Powered by the voracious and indefatigable phenomenon that is The Walking Dead, AMC Networks enjoyed a strong fourth quarter, boosting ad sales revenue 31 percent to $205 million.

Advertiser demand for the AMC zombie apocalypse drama and solid distribution gains helped lift the company’s net income by 133 percent to $35.4 million, up from $15.2 million in Q4 2012.

Affiliate fees grew 9 percent in the quarter to $199 million. All told, the domestic networks segment (AMC, IFC, Sundance Channel, WE tv) generated $404 million in overall revenue during the last three months of the calendar year, an improvement of 19 percent versus the year-ago period.

AMC in Q4 aired eight episodes of The Walking Dead, which is now in the midst of its fourth season. The Oct. 13 premiere, “30 Days Without an Accident,” smashed all sorts of cable ratings records, scaring up 16.1 million viewers and a staggering 8.2 in the adults 18-49 demo. (Upon application of seven days of DVR playback, the episode delivered 20.8 million viewers and a gaudy 10.7 rating.)

The one major drag on AMC’s performance was a $52 million write-off primarily related to the cancelation of two original series at the flagship network. “We were not happy with the performance of Low Winter Sun, which ran for one season, and The Killing, a show that ran for three seasons,” said AMC Nets president and CEO Josh Sapan, during a call with investors.

The $52 million charge was much higher than anticipated, according to MoffettNathanson Research analyst Michael Nathanson, who had projected a $15 million write-off. AMC Nets in Q4 2012 reported a $12 million write-off, although the vast majority of that charge ($10.8 million) was related to the extinguishment of a debt.

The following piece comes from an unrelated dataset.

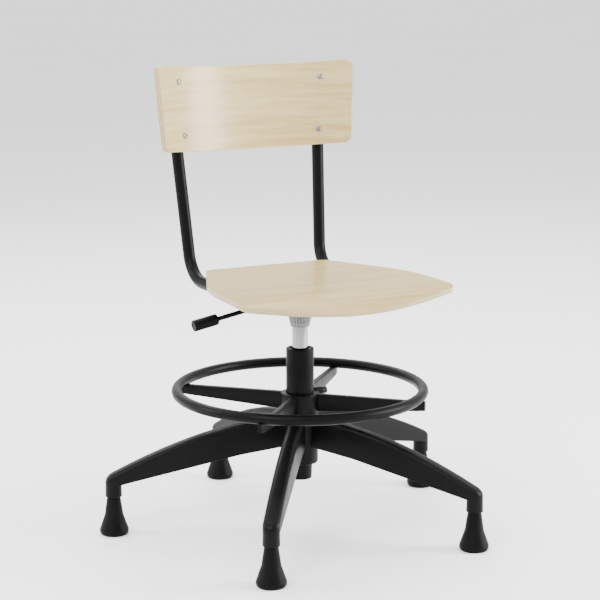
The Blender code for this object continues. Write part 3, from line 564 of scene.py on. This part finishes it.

AMC Nets chief financial officer and evp Sean Sullivan said The Killing accounted for the single largest component of the write-off. “We just looked at the performance of the show, its continued utility and vitality to us as a company, and we made the determination that we should write it off,” Sullivan said.

Per Nielsen live-plus-same-day data, Season 3 of The Killing averaged just 1.51 million viewers and a 0.4 in the dollar demo. Low Winter Sun was similarly feeble in its one-and-done run, eking out an average draw of 1.21 million viewers and a 0.4 rating.

AMC in September canceled The Killing for a second time—the show was given a reprieve six months after it was originally whacked in July 2012—although the second chance came from Netflix, which ordered a final run of six episodes. Low Winter Sun was extinguished in December.

The network closed out the quarter ranked fourth in its competitive set, averaging 941,000 adults 18-49, up 34 percent year-over-year. AMC trailed only TBS (1.1 million), USA Network (956,000) and FX (946,000). 

When the year began, AMC had 97.4 million subscribers, down 2 percent from 98.9 million on Jan. 1, 2013. WE tv saw its distribution rise 3 percent to 84 million, while IFC was flat with 69.9 million subs. Sundance Channel improved its sub count 12 percent to 56.2 million households.